• [Given exercise]: Exactly reproduce each record listed below.

(Modeling code records)
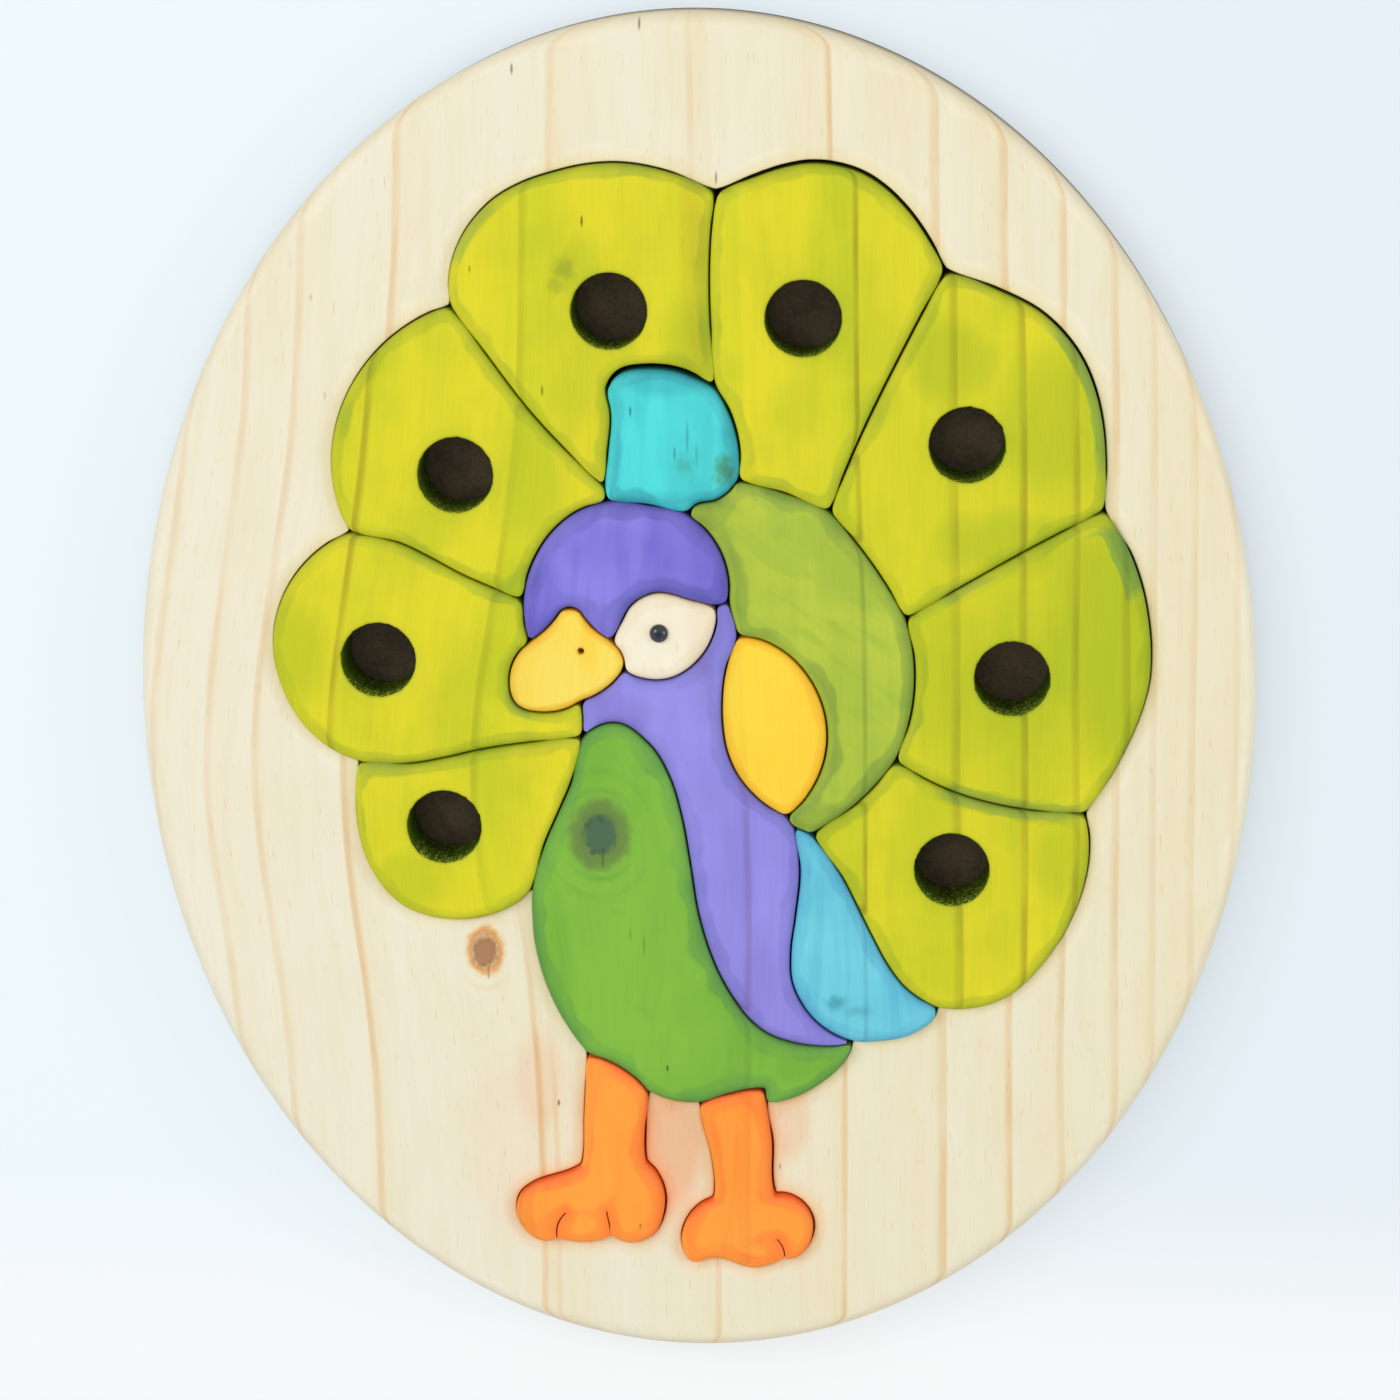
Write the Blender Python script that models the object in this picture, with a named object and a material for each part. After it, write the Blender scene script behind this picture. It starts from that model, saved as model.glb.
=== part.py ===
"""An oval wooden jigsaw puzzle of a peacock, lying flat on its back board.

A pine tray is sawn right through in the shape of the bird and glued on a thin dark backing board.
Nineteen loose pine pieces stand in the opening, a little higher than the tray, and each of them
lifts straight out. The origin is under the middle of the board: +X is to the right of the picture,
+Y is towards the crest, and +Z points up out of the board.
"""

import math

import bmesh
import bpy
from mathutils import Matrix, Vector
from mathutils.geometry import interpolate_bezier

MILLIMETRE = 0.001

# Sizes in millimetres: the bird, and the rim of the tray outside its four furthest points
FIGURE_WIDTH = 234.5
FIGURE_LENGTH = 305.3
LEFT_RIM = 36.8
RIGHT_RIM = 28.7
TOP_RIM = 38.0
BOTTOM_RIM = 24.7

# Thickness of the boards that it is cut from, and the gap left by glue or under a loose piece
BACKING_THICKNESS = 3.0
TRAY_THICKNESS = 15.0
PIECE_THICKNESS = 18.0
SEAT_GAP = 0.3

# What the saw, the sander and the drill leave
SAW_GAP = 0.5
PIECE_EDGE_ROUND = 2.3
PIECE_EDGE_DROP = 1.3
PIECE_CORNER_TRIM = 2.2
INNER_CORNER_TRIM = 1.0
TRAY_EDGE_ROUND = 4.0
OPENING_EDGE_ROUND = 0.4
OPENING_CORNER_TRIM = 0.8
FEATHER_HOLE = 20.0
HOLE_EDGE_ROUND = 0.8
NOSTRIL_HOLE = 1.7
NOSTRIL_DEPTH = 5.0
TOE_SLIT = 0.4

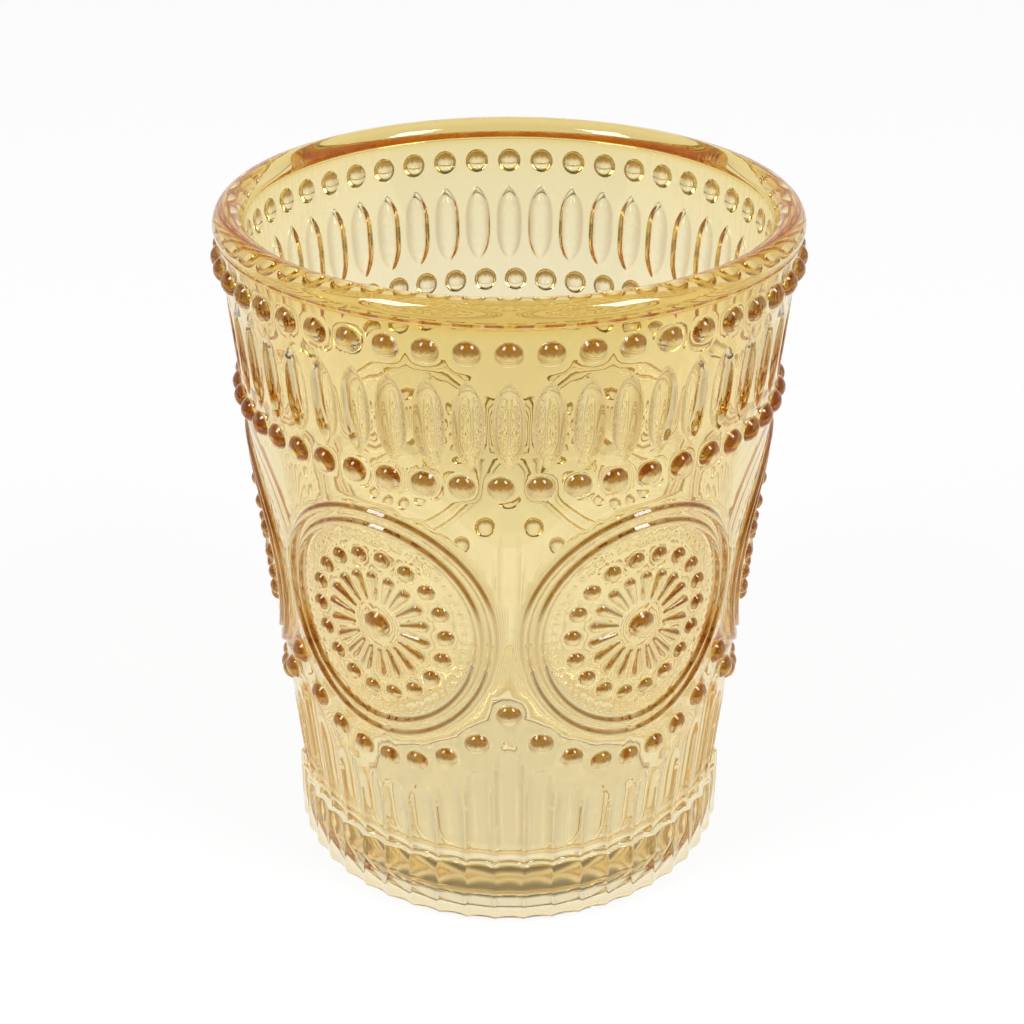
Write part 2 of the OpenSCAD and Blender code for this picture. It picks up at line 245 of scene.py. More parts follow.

• [Task answer]:
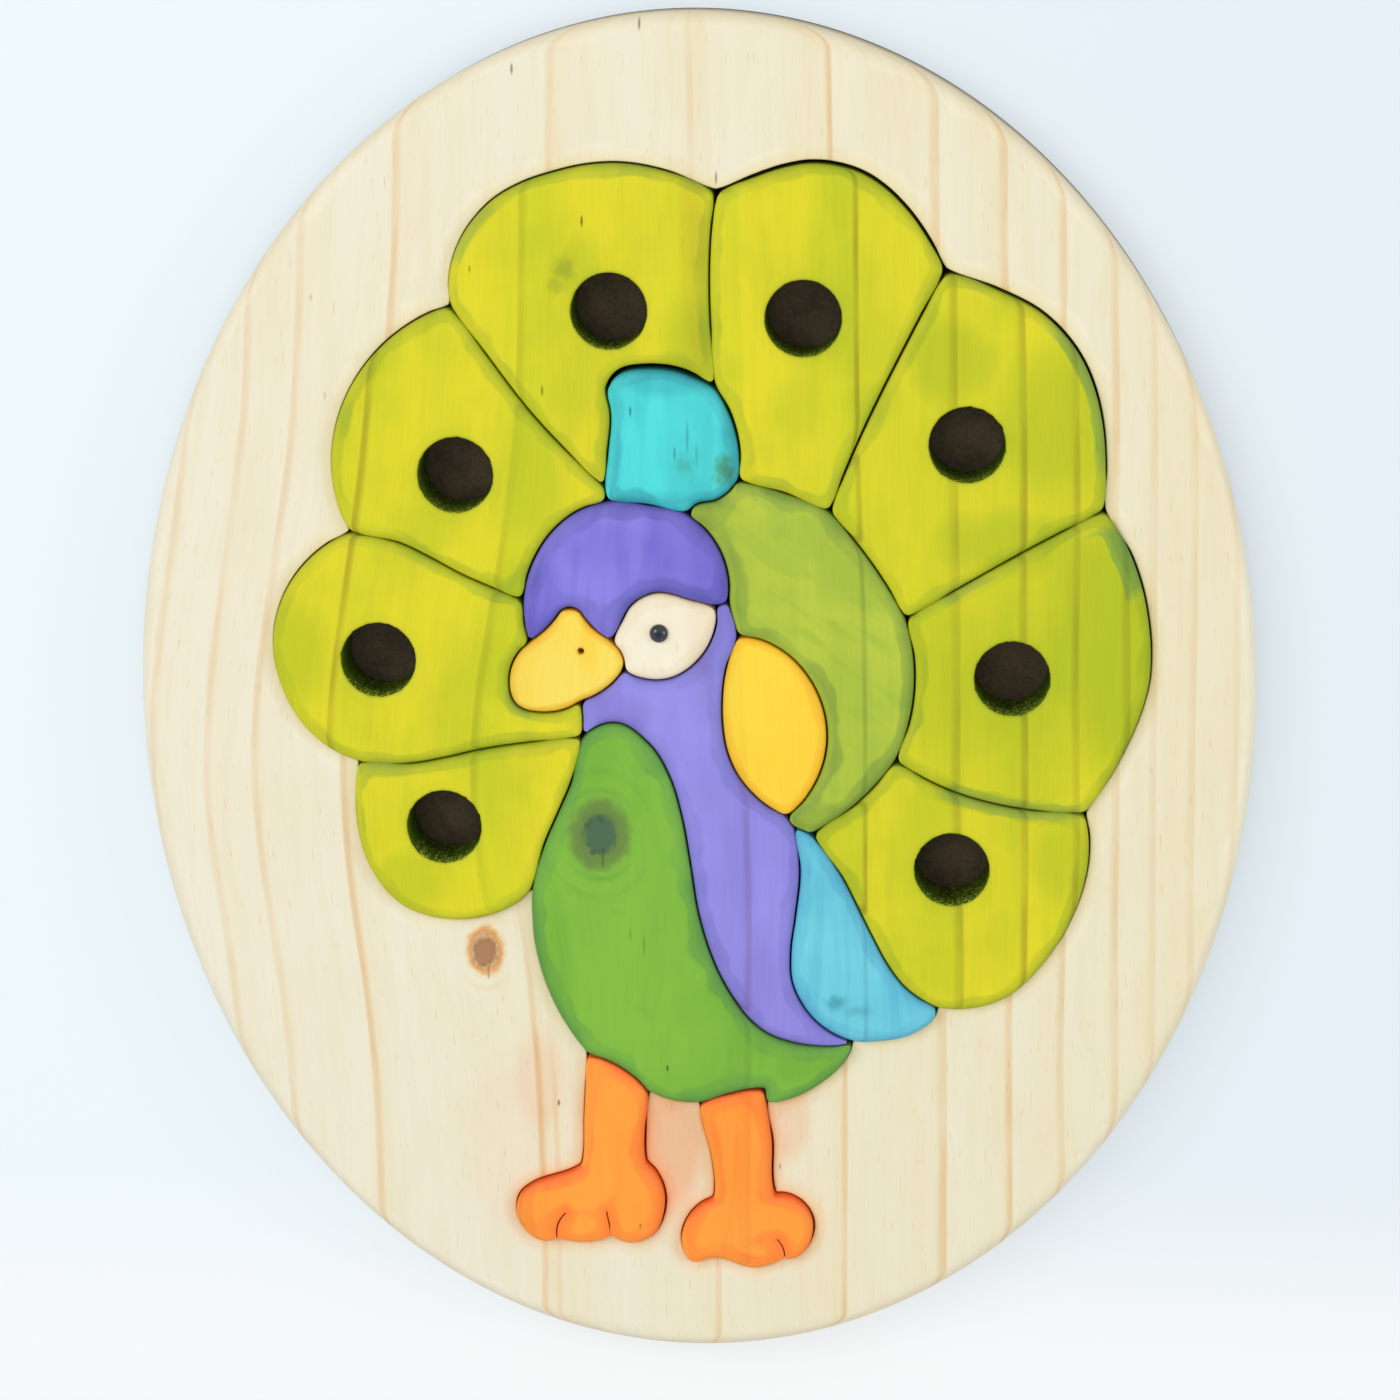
Write the Blender Python script that models the object in this picture, with a named object and a material for each part. After it, write the Blender scene script behind this picture. It starts from that model, saved as model.glb.
=== part.py ===
"""An oval wooden jigsaw puzzle of a peacock, lying flat on its back board.

A pine tray is sawn right through in the shape of the bird and glued on a thin dark backing board.
Nineteen loose pine pieces stand in the opening, a little higher than the tray, and each of them
lifts straight out. The origin is under the middle of the board: +X is to the right of the picture,
+Y is towards the crest, and +Z points up out of the board.
"""

import math

import bmesh
import bpy
from mathutils import Matrix, Vector
from mathutils.geometry import interpolate_bezier

MILLIMETRE = 0.001

# Sizes in millimetres: the bird, and the rim of the tray outside its four furthest points
FIGURE_WIDTH = 234.5
FIGURE_LENGTH = 305.3
LEFT_RIM = 36.8
RIGHT_RIM = 28.7
TOP_RIM = 38.0
BOTTOM_RIM = 24.7

# Thickness of the boards that it is cut from, and the gap left by glue or under a loose piece
BACKING_THICKNESS = 3.0
TRAY_THICKNESS = 15.0
PIECE_THICKNESS = 18.0
SEAT_GAP = 0.3

# What the saw, the sander and the drill leave
SAW_GAP = 0.5
PIECE_EDGE_ROUND = 2.3
PIECE_EDGE_DROP = 1.3
PIECE_CORNER_TRIM = 2.2
INNER_CORNER_TRIM = 1.0
TRAY_EDGE_ROUND = 4.0
OPENING_EDGE_ROUND = 0.4
OPENING_CORNER_TRIM = 0.8
FEATHER_HOLE = 20.0
HOLE_EDGE_ROUND = 0.8
NOSTRIL_HOLE = 1.7
NOSTRIL_DEPTH = 5.0
TOE_SLIT = 0.4

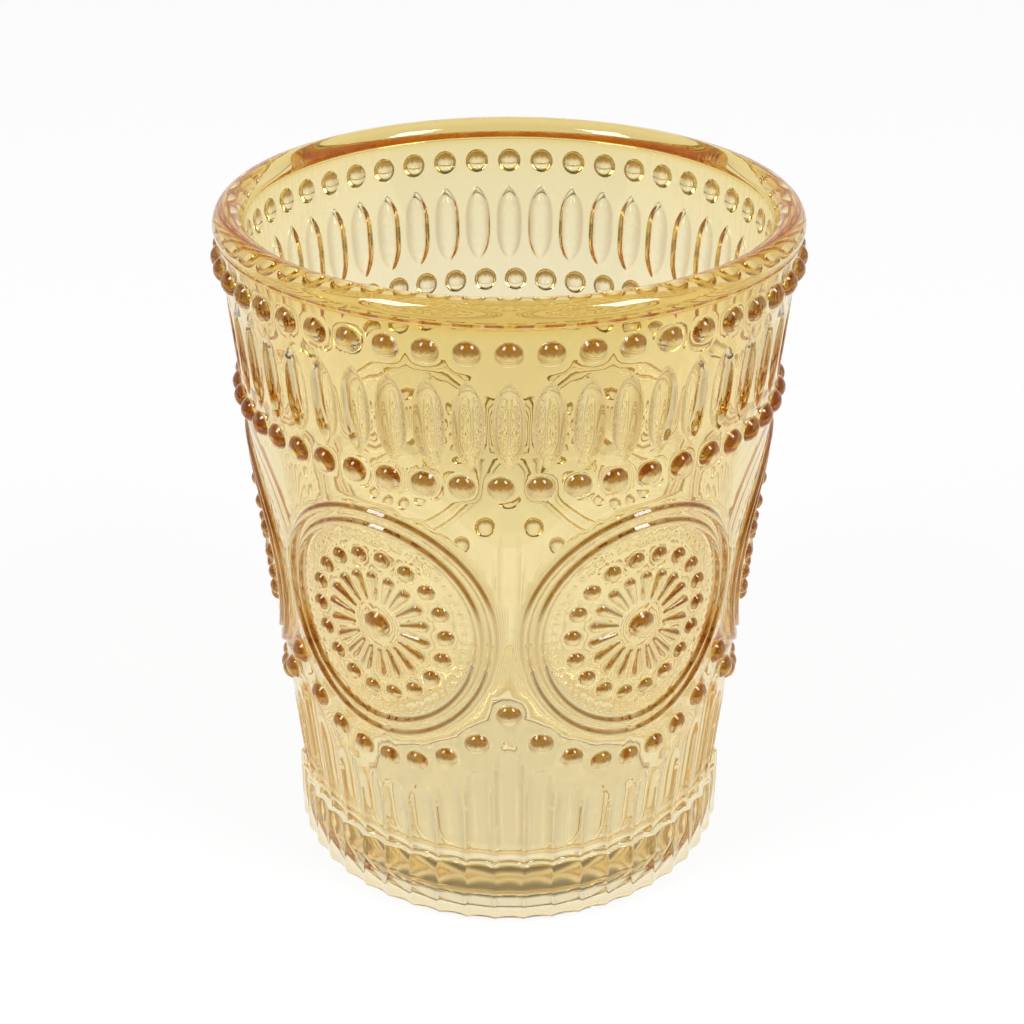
Write part 2 of the OpenSCAD and Blender code for this picture. It picks up at line 245 of scene.py. More parts follow.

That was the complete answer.